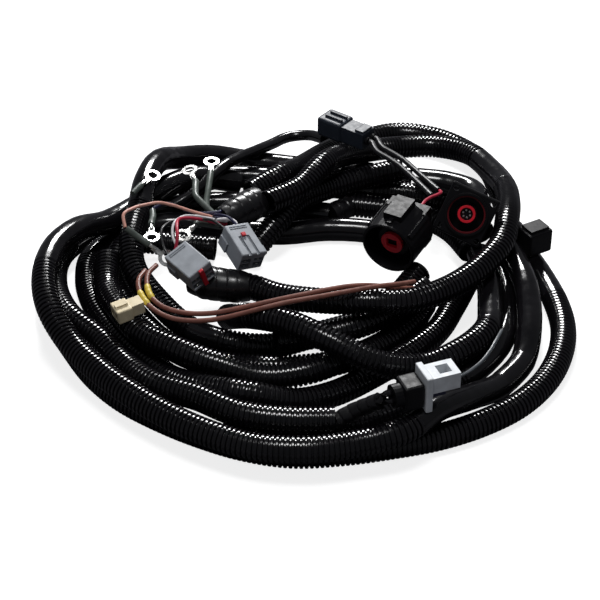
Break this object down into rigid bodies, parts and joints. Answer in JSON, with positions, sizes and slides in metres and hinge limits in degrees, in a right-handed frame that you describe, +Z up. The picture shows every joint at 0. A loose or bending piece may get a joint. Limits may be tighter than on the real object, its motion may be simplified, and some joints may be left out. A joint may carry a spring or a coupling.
{
  "type": "vehicle wiring harness",
  "caption": "Coiled vehicle wiring harness of black corrugated looms with round and box connectors, ring terminals and loose wires.",
  "frame": {"origin": "on the floor under the middle of the coil", "axes": "+X to the picture's right, +Y away from the camera, +Z up; the coil lies flat"},
  "size_m": [0.4138, 0.464, 0.0818],
  "materials": {
    "black_loom": "glossy black corrugated split loom tube",
    "black_tape": "wound black vinyl tape",
    "black_plastic": "moulded black nylon, slightly glossy",
    "slate_plastic": "moulded slate-blue plastic",
    "grey_plastic": "moulded mid-grey plastic",
    "pale_plastic": "moulded pale grey plastic",
    "cream_plastic": "moulded cream plastic",
    "red_seal": "red silicone seal and red lock plastic",
    "navy_plastic": "dark blue plastic",
    "brown_wire": "brown PVC insulation",
    "pink_wire": "pink PVC insulation",
    "red_wire": "red PVC insulation",
    "white_wire": "white PVC insulation",
    "navy_wire": "dark blue PVC insulation",
    "shrink_sleeve": "matt grey-green shrink sleeve",
    "tinned_copper": "tinned copper, satin"
  },
  "bodies": {
    "root": {"cable_f": "black_loom", "cap_g_housing": "slate_plastic", "lead_a_1": "black_loom", "lead_a_2": "black_loom", "lead_thin": "black_loom", "loom_back": "black_loom", "loom_branch": "black_loom", "loom_cross": "black_loom", "loom_feed": "black_loom", "loom_front": "black_loom", "loom_high": "black_loom", "loom_inner": "black_loom", "loom_low": "black_loom", "loom_middle": "black_loom", "loom_outer": "black_loom", "loom_rear": "black_loom", "loom_short": "black_loom", "loom_sweep": "black_loom", "loom_top": "black_loom", "loom_trunk": "black_loom", "loom_under": "black_loom", "plug_a_housing": "slate_plastic", "plug_a_seal": "black_plastic", "plug_d_housing": "grey_plastic", "plug_d_lock": "red_seal", "plug_e_housing": "grey_plastic", "plug_e_lock": "red_seal", "plug_f_collar": "pale_plastic", "plug_f_housing": "black_plastic", "plug_f_tongue": "navy_plastic", "plug_h_housing": "cream_plastic", "receptacle_core": "black_plastic", "receptacle_housing": "black_plastic", "receptacle_ring": "red_seal", "ring_1_sleeve": "shrink_sleeve", "ring_1_terminal": "tinned_copper", "ring_2_sleeve": "shrink_sleeve", "ring_2_terminal": "tinned_copper", "ring_3_sleeve": "shrink_sleeve", "ring_3_terminal": "tinned_copper", "ring_4_sleeve": "shrink_sleeve", "ring_4_terminal": "tinned_copper", "ring_5_sleeve": "shrink_sleeve", "ring_5_terminal": "tinned_copper", "ring_6_sleeve": "shrink_sleeve", "ring_6_terminal": "tinned_copper", "socket_core": "black_plastic", "socket_housing": "black_plastic", "socket_ring": "red_seal", "wire_brown_1": "brown_wire", "wire_brown_2": "brown_wire", "wire_navy": "navy_wire", "wire_pink": "pink_wire", "wire_plug_d": "red_wire", "wire_plug_e": "white_wire", "wire_red": "red_wire", "wrap_branch": "black_tape", "wrap_front": "black_tape", "wrap_rear": "black_tape"}
  },
  "joints": []
}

---

PROMPT =
Quote the material exactly, leaving nothing out.

WRITTEN ANSWER =
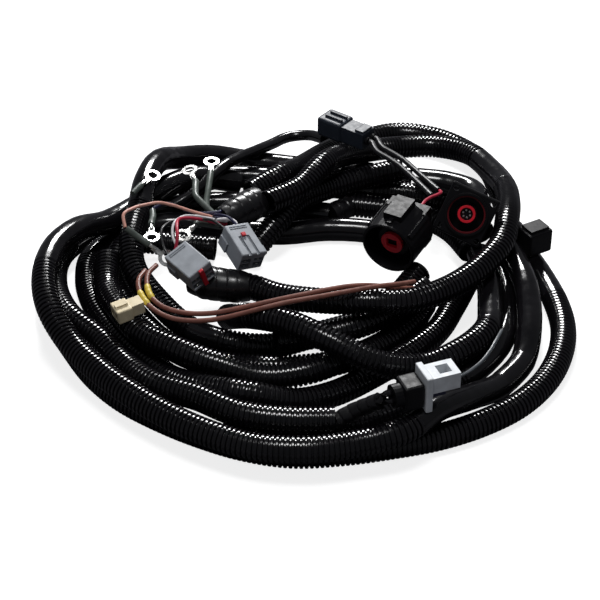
Break this object down into rigid bodies, parts and joints. Answer in JSON, with positions, sizes and slides in metres and hinge limits in degrees, in a right-handed frame that you describe, +Z up. The picture shows every joint at 0. A loose or bending piece may get a joint. Limits may be tighter than on the real object, its motion may be simplified, and some joints may be left out. A joint may carry a spring or a coupling.
{
  "type": "vehicle wiring harness",
  "caption": "Coiled vehicle wiring harness of black corrugated looms with round and box connectors, ring terminals and loose wires.",
  "frame": {"origin": "on the floor under the middle of the coil", "axes": "+X to the picture's right, +Y away from the camera, +Z up; the coil lies flat"},
  "size_m": [0.4138, 0.464, 0.0818],
  "materials": {
    "black_loom": "glossy black corrugated split loom tube",
    "black_tape": "wound black vinyl tape",
    "black_plastic": "moulded black nylon, slightly glossy",
    "slate_plastic": "moulded slate-blue plastic",
    "grey_plastic": "moulded mid-grey plastic",
    "pale_plastic": "moulded pale grey plastic",
    "cream_plastic": "moulded cream plastic",
    "red_seal": "red silicone seal and red lock plastic",
    "navy_plastic": "dark blue plastic",
    "brown_wire": "brown PVC insulation",
    "pink_wire": "pink PVC insulation",
    "red_wire": "red PVC insulation",
    "white_wire": "white PVC insulation",
    "navy_wire": "dark blue PVC insulation",
    "shrink_sleeve": "matt grey-green shrink sleeve",
    "tinned_copper": "tinned copper, satin"
  },
  "bodies": {
    "root": {"cable_f": "black_loom", "cap_g_housing": "slate_plastic", "lead_a_1": "black_loom", "lead_a_2": "black_loom", "lead_thin": "black_loom", "loom_back": "black_loom", "loom_branch": "black_loom", "loom_cross": "black_loom", "loom_feed": "black_loom", "loom_front": "black_loom", "loom_high": "black_loom", "loom_inner": "black_loom", "loom_low": "black_loom", "loom_middle": "black_loom", "loom_outer": "black_loom", "loom_rear": "black_loom", "loom_short": "black_loom", "loom_sweep": "black_loom", "loom_top": "black_loom", "loom_trunk": "black_loom", "loom_under": "black_loom", "plug_a_housing": "slate_plastic", "plug_a_seal": "black_plastic", "plug_d_housing": "grey_plastic", "plug_d_lock": "red_seal", "plug_e_housing": "grey_plastic", "plug_e_lock": "red_seal", "plug_f_collar": "pale_plastic", "plug_f_housing": "black_plastic", "plug_f_tongue": "navy_plastic", "plug_h_housing": "cream_plastic", "receptacle_core": "black_plastic", "receptacle_housing": "black_plastic", "receptacle_ring": "red_seal", "ring_1_sleeve": "shrink_sleeve", "ring_1_terminal": "tinned_copper", "ring_2_sleeve": "shrink_sleeve", "ring_2_terminal": "tinned_copper", "ring_3_sleeve": "shrink_sleeve", "ring_3_terminal": "tinned_copper", "ring_4_sleeve": "shrink_sleeve", "ring_4_terminal": "tinned_copper", "ring_5_sleeve": "shrink_sleeve", "ring_5_terminal": "tinned_copper", "ring_6_sleeve": "shrink_sleeve", "ring_6_terminal": "tinned_copper", "socket_core": "black_plastic", "socket_housing": "black_plastic", "socket_ring": "red_seal", "wire_brown_1": "brown_wire", "wire_brown_2": "brown_wire", "wire_navy": "navy_wire", "wire_pink": "pink_wire", "wire_plug_d": "red_wire", "wire_plug_e": "white_wire", "wire_red": "red_wire", "wrap_branch": "black_tape", "wrap_front": "black_tape", "wrap_rear": "black_tape"}
  },
  "joints": []
}